Exercise description:
Return, word for word, every line that follows.

═════ Data extract ═════

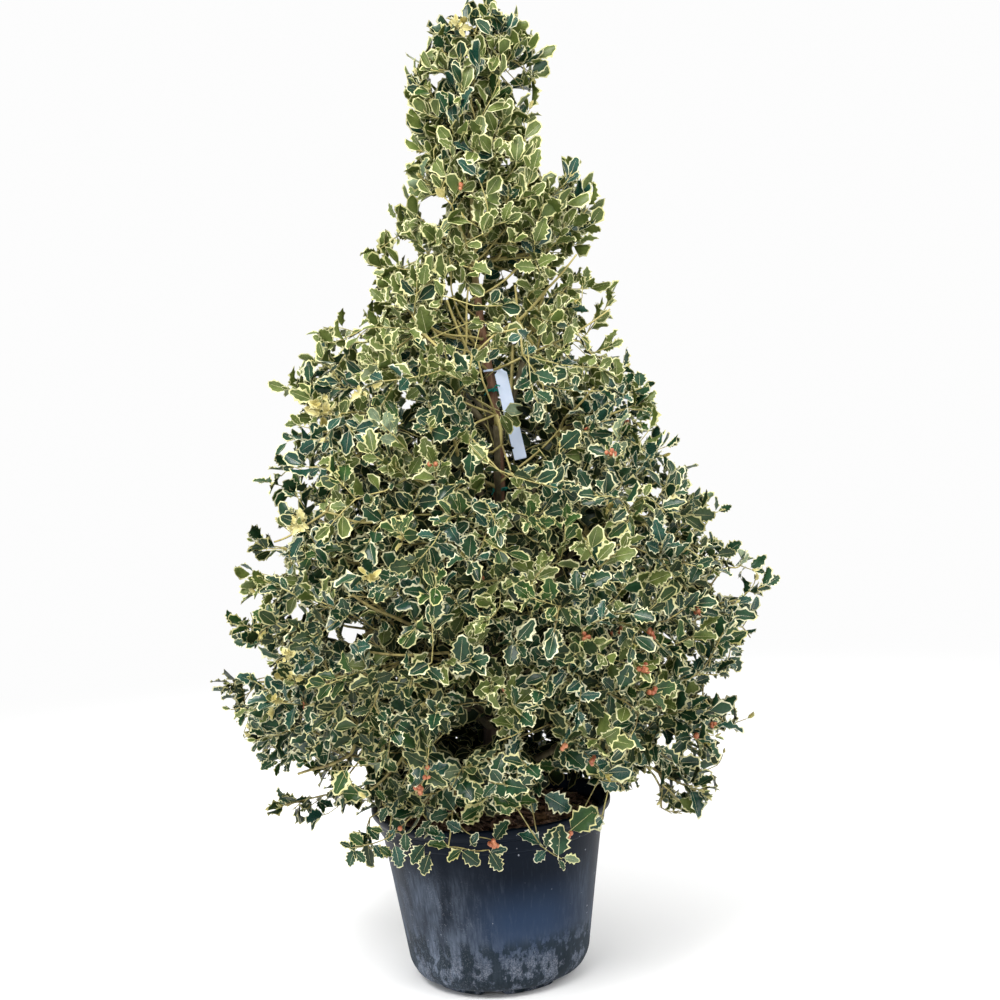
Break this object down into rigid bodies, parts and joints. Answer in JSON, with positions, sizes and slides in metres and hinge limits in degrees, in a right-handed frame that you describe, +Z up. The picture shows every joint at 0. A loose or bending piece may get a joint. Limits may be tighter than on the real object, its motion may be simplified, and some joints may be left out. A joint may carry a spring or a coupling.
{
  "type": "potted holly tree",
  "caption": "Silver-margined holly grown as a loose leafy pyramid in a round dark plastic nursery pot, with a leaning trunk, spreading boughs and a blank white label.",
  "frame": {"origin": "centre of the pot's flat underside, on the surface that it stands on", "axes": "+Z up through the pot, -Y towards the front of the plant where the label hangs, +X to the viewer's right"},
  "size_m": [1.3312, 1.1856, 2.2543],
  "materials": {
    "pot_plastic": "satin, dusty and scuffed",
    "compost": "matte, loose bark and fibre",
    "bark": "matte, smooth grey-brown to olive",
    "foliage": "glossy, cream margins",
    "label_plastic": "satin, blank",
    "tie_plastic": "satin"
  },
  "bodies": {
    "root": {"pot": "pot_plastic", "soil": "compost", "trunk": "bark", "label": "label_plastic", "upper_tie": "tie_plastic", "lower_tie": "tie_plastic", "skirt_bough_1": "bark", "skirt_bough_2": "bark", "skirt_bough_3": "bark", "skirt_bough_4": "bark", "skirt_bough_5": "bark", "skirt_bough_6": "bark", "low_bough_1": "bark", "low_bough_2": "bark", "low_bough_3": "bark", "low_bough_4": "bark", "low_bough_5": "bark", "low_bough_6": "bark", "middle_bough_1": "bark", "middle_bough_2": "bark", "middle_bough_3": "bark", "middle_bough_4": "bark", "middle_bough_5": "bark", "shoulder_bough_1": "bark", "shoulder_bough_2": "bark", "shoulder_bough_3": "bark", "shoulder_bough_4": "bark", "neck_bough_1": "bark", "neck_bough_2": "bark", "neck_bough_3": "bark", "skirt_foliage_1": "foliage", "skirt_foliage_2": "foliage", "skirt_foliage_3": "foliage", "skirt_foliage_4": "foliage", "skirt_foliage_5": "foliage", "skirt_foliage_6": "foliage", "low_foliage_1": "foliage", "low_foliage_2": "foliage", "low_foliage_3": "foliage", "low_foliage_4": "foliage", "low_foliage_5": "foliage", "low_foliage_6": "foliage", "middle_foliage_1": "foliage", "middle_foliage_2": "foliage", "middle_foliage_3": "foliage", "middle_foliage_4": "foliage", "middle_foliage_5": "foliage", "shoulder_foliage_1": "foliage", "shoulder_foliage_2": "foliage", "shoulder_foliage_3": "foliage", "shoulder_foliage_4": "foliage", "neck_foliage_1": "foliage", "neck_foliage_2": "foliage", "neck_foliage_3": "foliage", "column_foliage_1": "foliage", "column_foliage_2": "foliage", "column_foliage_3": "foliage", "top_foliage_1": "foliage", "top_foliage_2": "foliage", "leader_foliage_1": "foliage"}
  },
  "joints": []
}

═════

Solution to this task:
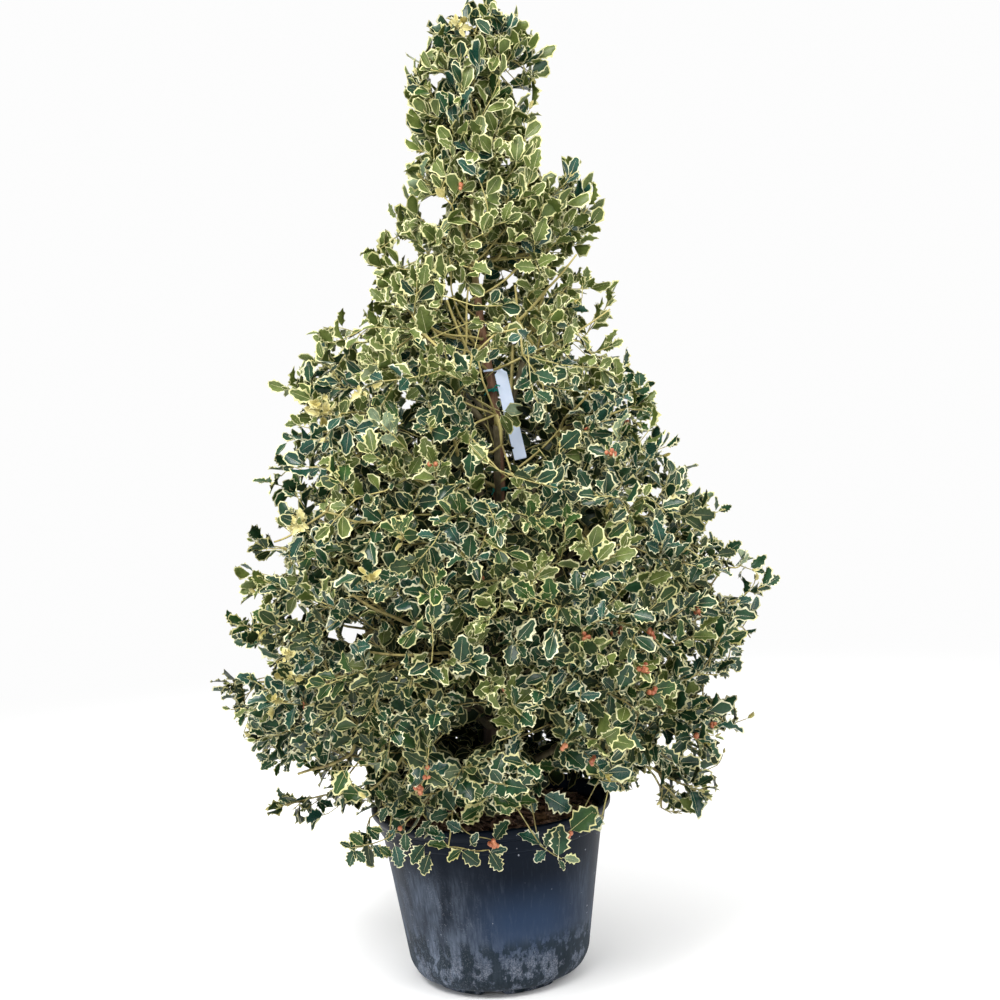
Break this object down into rigid bodies, parts and joints. Answer in JSON, with positions, sizes and slides in metres and hinge limits in degrees, in a right-handed frame that you describe, +Z up. The picture shows every joint at 0. A loose or bending piece may get a joint. Limits may be tighter than on the real object, its motion may be simplified, and some joints may be left out. A joint may carry a spring or a coupling.
{
  "type": "potted holly tree",
  "caption": "Silver-margined holly grown as a loose leafy pyramid in a round dark plastic nursery pot, with a leaning trunk, spreading boughs and a blank white label.",
  "frame": {"origin": "centre of the pot's flat underside, on the surface that it stands on", "axes": "+Z up through the pot, -Y towards the front of the plant where the label hangs, +X to the viewer's right"},
  "size_m": [1.3312, 1.1856, 2.2543],
  "materials": {
    "pot_plastic": "satin, dusty and scuffed",
    "compost": "matte, loose bark and fibre",
    "bark": "matte, smooth grey-brown to olive",
    "foliage": "glossy, cream margins",
    "label_plastic": "satin, blank",
    "tie_plastic": "satin"
  },
  "bodies": {
    "root": {"pot": "pot_plastic", "soil": "compost", "trunk": "bark", "label": "label_plastic", "upper_tie": "tie_plastic", "lower_tie": "tie_plastic", "skirt_bough_1": "bark", "skirt_bough_2": "bark", "skirt_bough_3": "bark", "skirt_bough_4": "bark", "skirt_bough_5": "bark", "skirt_bough_6": "bark", "low_bough_1": "bark", "low_bough_2": "bark", "low_bough_3": "bark", "low_bough_4": "bark", "low_bough_5": "bark", "low_bough_6": "bark", "middle_bough_1": "bark", "middle_bough_2": "bark", "middle_bough_3": "bark", "middle_bough_4": "bark", "middle_bough_5": "bark", "shoulder_bough_1": "bark", "shoulder_bough_2": "bark", "shoulder_bough_3": "bark", "shoulder_bough_4": "bark", "neck_bough_1": "bark", "neck_bough_2": "bark", "neck_bough_3": "bark", "skirt_foliage_1": "foliage", "skirt_foliage_2": "foliage", "skirt_foliage_3": "foliage", "skirt_foliage_4": "foliage", "skirt_foliage_5": "foliage", "skirt_foliage_6": "foliage", "low_foliage_1": "foliage", "low_foliage_2": "foliage", "low_foliage_3": "foliage", "low_foliage_4": "foliage", "low_foliage_5": "foliage", "low_foliage_6": "foliage", "middle_foliage_1": "foliage", "middle_foliage_2": "foliage", "middle_foliage_3": "foliage", "middle_foliage_4": "foliage", "middle_foliage_5": "foliage", "shoulder_foliage_1": "foliage", "shoulder_foliage_2": "foliage", "shoulder_foliage_3": "foliage", "shoulder_foliage_4": "foliage", "neck_foliage_1": "foliage", "neck_foliage_2": "foliage", "neck_foliage_3": "foliage", "column_foliage_1": "foliage", "column_foliage_2": "foliage", "column_foliage_3": "foliage", "top_foliage_1": "foliage", "top_foliage_2": "foliage", "leader_foliage_1": "foliage"}
  },
  "joints": []
}